According to "Terror in the South", a report by the All
Burma Students' Democratic Front, as many as 79
villages and 6,421 households in southern Tenasserim
division have been forcibly relocated by Burmese troops
since mid-1996. The report also points to
extra-judicial
killings, destruction of villages, rape and sexual
harassment.
Aung San Suu Kyi, leader of the opposition National
League for Democracy, doubts the benefits for the
Burmese people of the gas pipeline.
"As long as there's no accountable government in
Burma, I do not think the money generated by the gas
pipeline can be said to be invested for the country as
a
whole," she said in a recent interview with the
non-government Alternative Asean Network on Burma, a
transcript of which was obtained by the Bangkok Post.
The military junta, she said, "have absolute right to
decide what they will do with the revenues that they
gain.
They can use it all to buy arms or they can build the
military museum."
The Chuan government however is not without political
demands on Burma's leaders. The prime minister
himself turned down an invitation extended in December
for him to visit Rangoon. During his first term as
prime
minister, between 1992-1995, Burma was the only
neighbouring country he did not visit.
Thailand also advocated the concept of an "open
society" in the Asean Vision 2020 statement issued
during the grouping's informal summit in Kuala Lumpur
mid-December. Burma was certainly one member state
of the Association of Southeast Asian Nations which
would have found it difficult to accept the call for
popular
participation in determining the future of Asean
communities.
Brunei, Indonesia, Laos, Malaysia, the Philippines,
Singapore and Vietnam are the other member states.

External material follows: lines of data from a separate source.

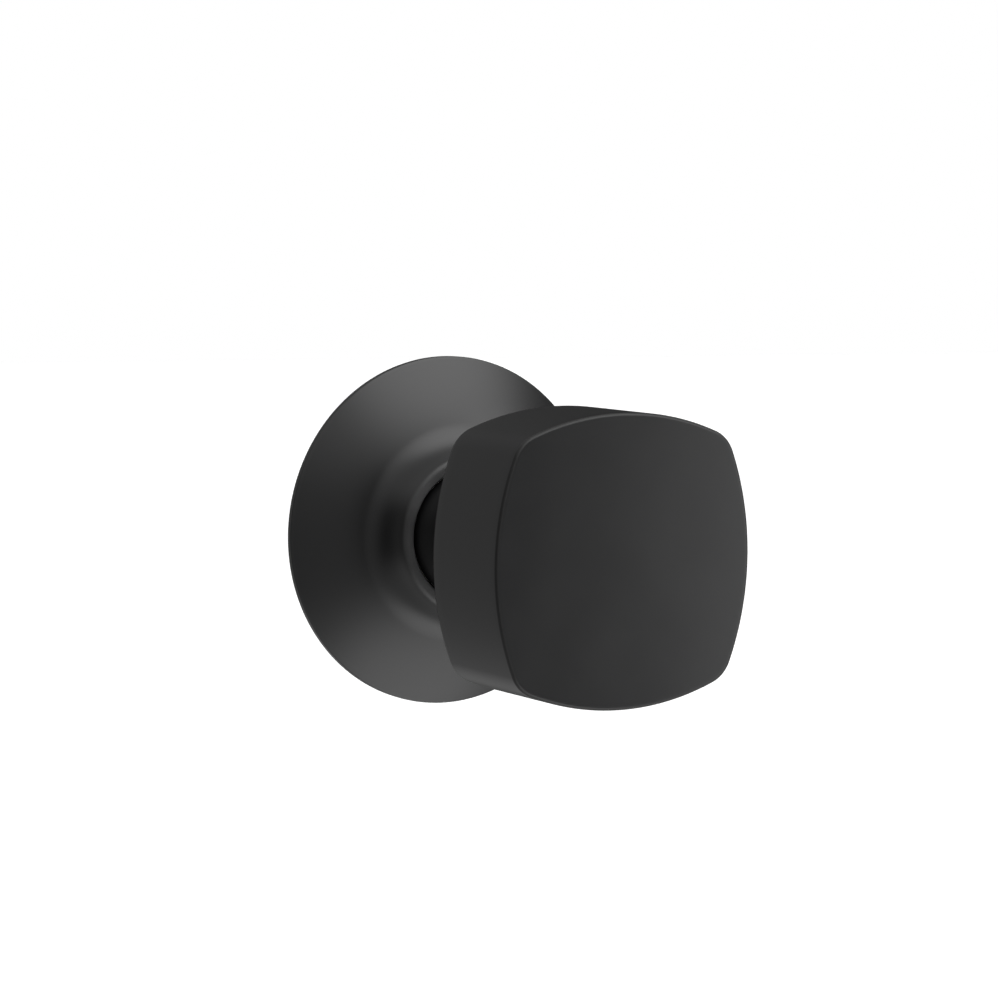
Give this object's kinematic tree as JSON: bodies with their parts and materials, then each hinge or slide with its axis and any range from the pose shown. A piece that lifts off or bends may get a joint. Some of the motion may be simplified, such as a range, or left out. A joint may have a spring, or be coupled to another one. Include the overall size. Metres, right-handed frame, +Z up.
{
  "type": "door knob",
  "caption": "Passage door knob for one side of a door: a soft-square black knob on a flared round rose, with its square spindle, spring cassette and bolt posts.",
  "frame": {"origin": "centre of the rose, on the plane where the rose seats on the door's face", "axes": "+Y into the door along the spindle, +Z up, so the knob stands out along -Y and +X is to the right of a person facing it"},
  "size_m": [0.0666, 0.1006, 0.0666],
  "materials": {
    "black_coat": "satin black powder coat",
    "black_oxide_steel": "black oxide on steel",
    "zinc_steel": "bright zinc plate",
    "bright_steel": "ground steel",
    "spring_steel": "oiled spring steel",
    "sintered_steel": "sintered, matt",
    "cast_zinc": "die-cast zinc alloy, tumbled",
    "zinc_sheet": "zinc-plated sheet steel",
    "turned_brass": "fine turned",
    "nylon": "natural nylon",
    "rubber": "nitrile rubber"
  },
  "bodies": {
    "rose": {"rose_cover": "black_coat", "mounting_plate": "cast_zinc", "bolt_posts": "zinc_steel", "bearing_hub": "black_oxide_steel", "neck_bush": "turned_brass", "thrust_washer": "nylon", "cover_o_ring": "rubber", "spring_housing": "cast_zinc", "housing_lid": "zinc_sheet", "return_spring_front": "spring_steel", "return_spring_rear": "spring_steel", "cassette_screws": "zinc_steel", "lock_washers": "spring_steel"},
    "knob": {"knob_head": "black_coat", "knob_neck": "black_coat", "neck_grub_screw": "black_oxide_steel", "head_screw": "zinc_steel", "neck_dowels": "bright_steel", "spindle": "zinc_steel", "retaining_ring": "spring_steel", "disc_spring": "spring_steel", "spring_carrier": "sintered_steel"}
  },
  "joints": [
    {"name": "knob_turn", "type": "hinge", "parent": "rose", "child": "knob", "pos_m": [0, 0, 0], "axis": [0, 1, 0], "range_deg": [-55, 55], "stiffness_Nm_per_rad": 0.25, "deforming": ["return_spring_front", "return_spring_rear"]}
  ]
}
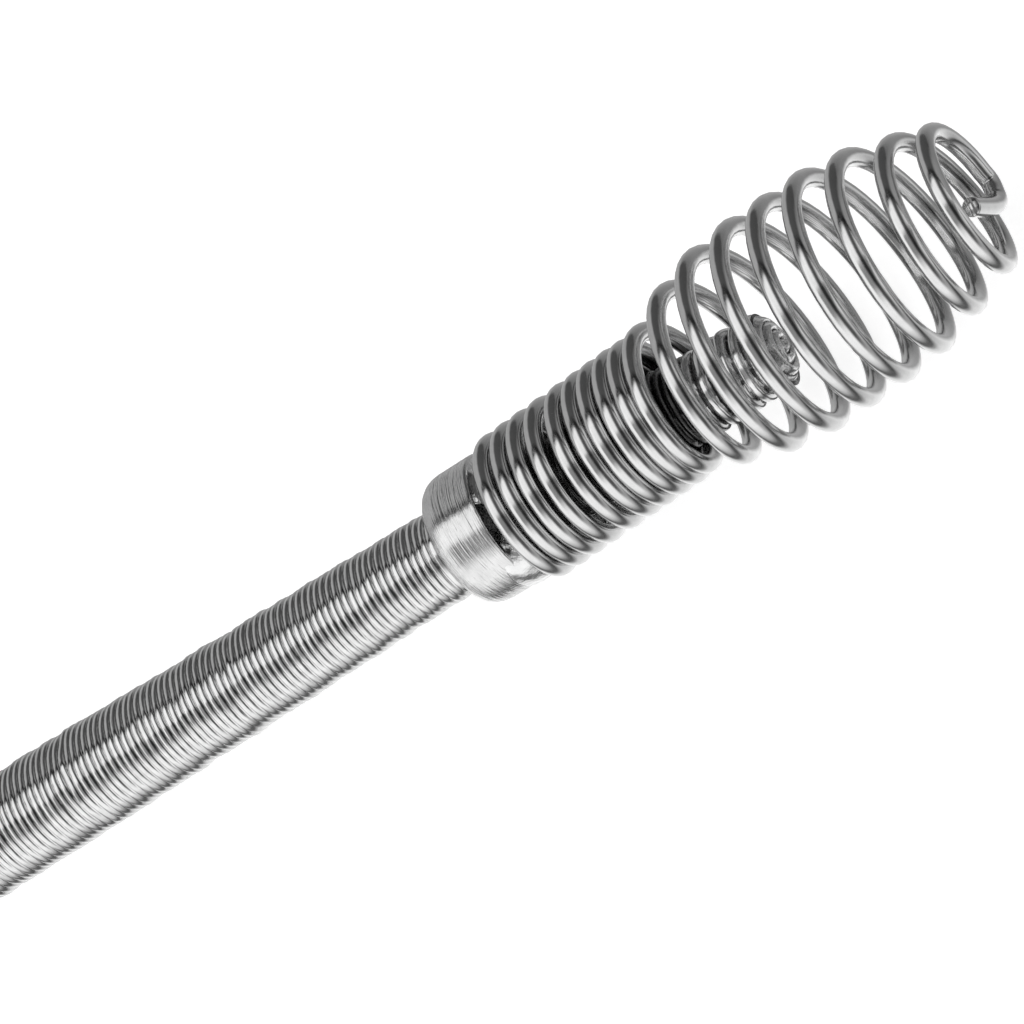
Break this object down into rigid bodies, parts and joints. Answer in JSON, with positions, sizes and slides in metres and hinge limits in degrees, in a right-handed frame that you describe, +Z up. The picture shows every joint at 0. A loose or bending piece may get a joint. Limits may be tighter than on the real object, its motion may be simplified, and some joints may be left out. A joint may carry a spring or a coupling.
{
  "type": "drain auger",
  "caption": "Hand-crank drain auger: sprung bulb head on a close-wound cable, Z-bent crank with spinning grips, thumbscrew clamp and coiled spare cable.",
  "frame": {"origin": "on the surface the tool lies on, under the middle of the tool without its spare cable", "axes": "+X along the tool towards the spring head, +Y from the crank grip's leg to the cable's leg, +Z up"},
  "size_m": [0.676, 0.1725, 0.0484],
  "materials": {
    "spring_steel": "bright drawn spring wire",
    "turned_steel": "turned, with fine tool lines",
    "cable_steel": "close-wound drawn wire",
    "core_steel": "stranded wire",
    "braze": "smooth bright braze",
    "tube_steel": "bright zinc plate",
    "plated_steel": "bright zinc plate",
    "brass": "satin",
    "black_plastic": "moulded",
    "grip_rubber": "matt soft moulding",
    "tie_fabric": "woven hook-and-loop"
  },
  "bodies": {
    "tool": {"boss_weld_front": "braze", "boss_weld_rear": "braze", "cable_coil": "cable_steel", "cable_core": "core_steel", "cable_end_cap": "braze", "cable_front": "cable_steel", "cable_middle": "cable_steel", "cable_run": "cable_steel", "cable_tail": "cable_steel", "clamp_boss": "tube_steel", "coil_tie_1": "tie_fabric", "coil_tie_2": "tie_fabric", "coil_tie_3": "tie_fabric", "crank_front_collar": "plated_steel", "crank_front_washer": "black_plastic", "crank_rear_collar": "plated_steel", "crank_rear_washer": "black_plastic", "crank_tube": "tube_steel", "drive_shank": "plated_steel", "ferrule_braze": "braze", "fitting_ferrule": "turned_steel", "guide_front_collar": "plated_steel", "guide_front_washer": "black_plastic", "guide_rear_collar": "plated_steel", "guide_rear_washer": "black_plastic", "head_ferrule": "turned_steel", "head_neck_spring": "spring_steel", "nose_bush": "black_plastic", "rear_bush": "black_plastic"},
    "bulb": {"head_bulb_spring": "spring_steel"},
    "guide_sleeve": {"guide_liner": "black_plastic", "guide_grip": "grip_rubber"},
    "crank_sleeve": {"crank_liner": "black_plastic", "crank_grip": "grip_rubber"},
    "shoe": {"clamp_shoe": "brass"},
    "screw": {"thumb_screw": "plated_steel"}
  },
  "joints": [
    {"name": "head_flex", "type": "hinge", "parent": "tool", "child": "bulb", "pos_m": [0.22617, 0.05492, 0.0096], "axis": [0, 0, 1], "range_deg": [-12, 12], "stiffness_Nm_per_rad": 0.4},
    {"name": "guide_spin", "type": "hinge", "parent": "tool", "child": "guide_sleeve", "pos_m": [0.08397, 0.056, 0.015], "axis": [1, 0, 0], "continuous": true},
    {"name": "crank_spin", "type": "hinge", "parent": "tool", "child": "crank_sleeve", "pos_m": [-0.13483, -0.056, 0.015], "axis": [1, 0, 0], "continuous": true},
    {"name": "clamp_travel", "type": "slide", "parent": "tool", "child": "shoe", "axis": [0, 0, 1], "range_m": [0, 0.0025]},
    {"name": "screw_turn", "type": "hinge", "parent": "shoe", "child": "screw", "pos_m": [0.09997, 0.056, 0.033], "axis": [0, 0, 1], "range_deg": [0, 721]}
  ],
  "couplings": [
    {"joint": "screw_turn", "follows": "clamp_travel", "rad_per_m": 5026.5}
  ]
}
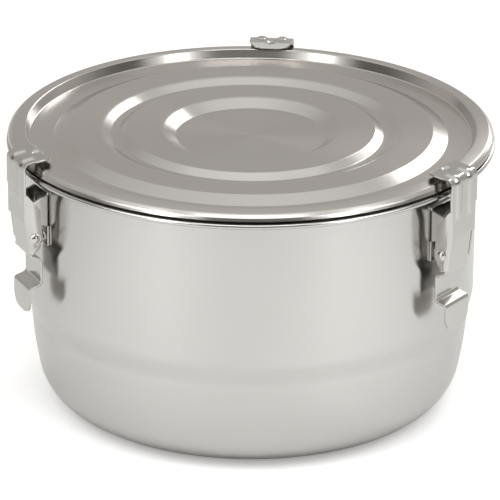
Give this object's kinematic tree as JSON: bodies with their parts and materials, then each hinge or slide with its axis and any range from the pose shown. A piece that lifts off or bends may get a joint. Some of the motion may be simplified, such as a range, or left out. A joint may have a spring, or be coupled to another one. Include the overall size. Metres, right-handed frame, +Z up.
{
  "type": "food canister",
  "caption": "Round stainless food canister with a ringed, gasketed lid clamped by over-centre toggle latches with ribbed hooks.",
  "frame": {"origin": "centre of the flat base the canister stands on", "axes": "+Z up through the lid; -Y to the front, between the right and left latches"},
  "size_m": [0.28, 0.2868, 0.1682],
  "materials": {
    "polished_stainless_body": "polished",
    "polished_stainless_lid": "polished",
    "bright_stainless_latch": "bright",
    "bright_steel_pins": "bright",
    "silicone_rubber": "matte"
  },
  "bodies": {
    "canister": {"canister_body": "polished_stainless_body", "rolled_lip": "polished_stainless_body", "latch_right_bracket": "bright_stainless_latch", "latch_right_pivot_pin": "bright_steel_pins", "latch_left_bracket": "bright_stainless_latch", "latch_left_pivot_pin": "bright_steel_pins", "latch_rear_bracket": "bright_stainless_latch", "latch_rear_pivot_pin": "bright_steel_pins"},
    "lid": {"lid": "polished_stainless_lid", "lid_gasket": "silicone_rubber"},
    "right_lever": {"latch_right_lever": "bright_stainless_latch", "latch_right_rivet_left": "bright_steel_pins", "latch_right_rivet_right": "bright_steel_pins"},
    "right_hook": {"latch_right_hook": "bright_stainless_latch"},
    "left_lever": {"latch_left_lever": "bright_stainless_latch", "latch_left_rivet_left": "bright_steel_pins", "latch_left_rivet_right": "bright_steel_pins"},
    "left_hook": {"latch_left_hook": "bright_stainless_latch"},
    "rear_lever": {"latch_rear_lever": "bright_stainless_latch", "latch_rear_rivet_left": "bright_steel_pins", "latch_rear_rivet_right": "bright_steel_pins"},
    "rear_hook": {"latch_rear_hook": "bright_stainless_latch"}
  },
  "joints": [
    {"name": "lid_lift", "type": "slide", "parent": "canister", "child": "lid", "axis": [0, 0, 1], "range_m": [0, 0.02]},
    {"name": "right_lever_swing", "type": "hinge", "parent": "canister", "child": "right_lever", "pos_m": [0.11493, -0.08047, 0.136], "axis": [-0.5736, -0.8192, 0], "range_deg": [0, 45]},
    {"name": "right_hook_swing", "type": "hinge", "parent": "right_lever", "child": "right_hook", "pos_m": [0.11394, -0.07978, 0.1206], "axis": [0.5736, 0.8192, 0], "range_deg": [0, 125]},
    {"name": "left_lever_swing", "type": "hinge", "parent": "canister", "child": "left_lever", "pos_m": [-0.12715, -0.05929, 0.136], "axis": [-0.4226, 0.9063, 0], "range_deg": [0, 45]},
    {"name": "left_hook_swing", "type": "hinge", "parent": "left_lever", "child": "left_hook", "pos_m": [-0.12607, -0.05879, 0.1206], "axis": [0.4226, -0.9063, 0], "range_deg": [0, 125]},
    {"name": "rear_lever_swing", "type": "hinge", "parent": "canister", "child": "rear_lever", "pos_m": [0.01223, 0.13977, 0.136], "axis": [0.9962, -0.0872, 0], "range_deg": [0, 45]},
    {"name": "rear_hook_swing", "type": "hinge", "parent": "rear_lever", "child": "rear_hook", "pos_m": [0.01212, 0.13857, 0.1206], "axis": [-0.9962, 0.0872, 0], "range_deg": [0, 125]}
  ],
  "couplings": [
    {"joint": "right_lever_swing", "follows": "lid_lift", "rad_per_m": 39.26},
    {"joint": "right_hook_swing", "follows": "lid_lift", "rad_per_m": 109.08},
    {"joint": "left_lever_swing", "follows": "lid_lift", "rad_per_m": 39.26},
    {"joint": "left_hook_swing", "follows": "lid_lift", "rad_per_m": 109.08},
    {"joint": "rear_lever_swing", "follows": "lid_lift", "rad_per_m": 39.26},
    {"joint": "rear_hook_swing", "follows": "lid_lift", "rad_per_m": 109.08}
  ]
}
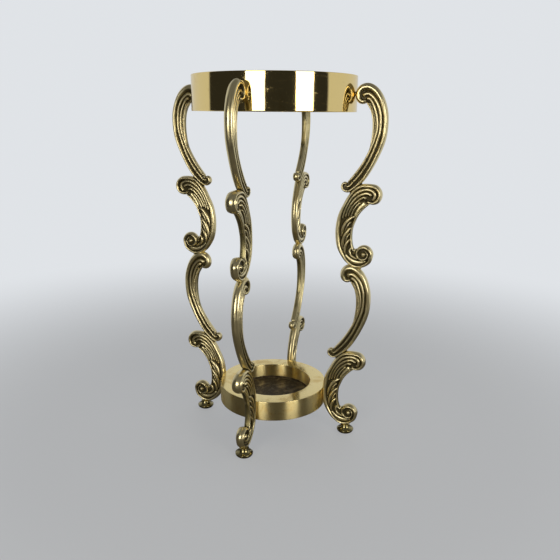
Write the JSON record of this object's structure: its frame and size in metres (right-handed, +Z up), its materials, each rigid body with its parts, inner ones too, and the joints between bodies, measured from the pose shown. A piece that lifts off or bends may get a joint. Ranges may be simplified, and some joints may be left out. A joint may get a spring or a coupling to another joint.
{
  "type": "umbrella stand",
  "caption": "Free-standing brass umbrella stand: a broad top ring and a small base ring with a drip tray, carried by scrolled cast legs on turned feet.",
  "frame": {"origin": "on the floor, on the common axis of the two rings", "axes": "+Z up along the axis of the rings; the four legs stand on +X, +Y, -X and -Y, the front leg on -Y"},
  "size_m": [0.2974, 0.2974, 0.4804],
  "materials": {
    "polished_ring": "mirror polished with fine scratches",
    "satin_ring": "satin with fine scratches and dark pits",
    "cast_brass": "cast, polished on the high places, dark olive in the grooves",
    "turned_brass": "turned and polished",
    "dark_tray": "dark brown tarnish, matt and mottled",
    "fastener_brass": "turned"
  },
  "bodies": {
    "frame": {"top_ring": "polished_ring", "base_ring": "satin_ring", "right_upper_casting": "cast_brass", "back_upper_casting": "cast_brass", "left_upper_casting": "cast_brass", "front_upper_casting": "cast_brass", "right_lower_casting": "cast_brass", "back_lower_casting": "cast_brass", "left_lower_casting": "cast_brass", "front_lower_casting": "cast_brass", "right_foot": "turned_brass", "back_foot": "turned_brass", "left_foot": "turned_brass", "front_foot": "turned_brass", "right_top_screw": "fastener_brass", "back_top_screw": "fastener_brass", "left_top_screw": "fastener_brass", "front_top_screw": "fastener_brass", "right_base_stud": "fastener_brass", "back_base_stud": "fastener_brass", "left_base_stud": "fastener_brass", "front_base_stud": "fastener_brass", "right_base_washer": "fastener_brass", "back_base_washer": "fastener_brass", "left_base_washer": "fastener_brass", "front_base_washer": "fastener_brass", "right_base_nut": "fastener_brass", "back_base_nut": "fastener_brass", "left_base_nut": "fastener_brass", "front_base_nut": "fastener_brass"},
    "tray": {"drip_tray": "dark_tray"}
  },
  "joints": [
    {"name": "tray_lift", "type": "slide", "parent": "frame", "child": "tray", "axis": [0, 0, 1], "range_m": [0, 0.45]}
  ]
}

In recent statements, Mr Surin has maintained that
Thailand had no option but to be a "moral and ethical"
force towards this goal. But he also has made clear
that
Thailand will "actively engage Burma in a positive way
without interference".
In the view of Thammasat University historian and
long-time Burma observer, Charnvit Kasetsiri, the Asean
emphasis on creating open societies "consistent with
respective national identity" obstructs realisation of
the
goal.
Sustainable Thai-Burmese relations, maintains Mr
Charnvit, depend very much on a political settlement in
Burma and on the establishment of truly peaceful
borders.
The major reshuffle in November that saw the ruling
State Law and Order Restoration Council dissolved and
replaced by the State Peace and Development Council,
with many new military commanders introduced,
indicates fierce internal conflict among top figures,
he
said.
If this political tension remains unsolved, economic
problems will persist, there will be no real ceasefire
between the regime and ethnic minority insurgents, and
Thailand will have to receive a new influx of Burmese
people, he concluded.
"As long as the situation inside Burma is not eased,
problems [between Thailand and Burma] will remain,"
he said.
Thailand is currently host to about a million illegal
Burmese immigrants who offer cheap labour for many
domestic industries. There are also up to 115,000
refugees encamped along the Thai-Burmese border.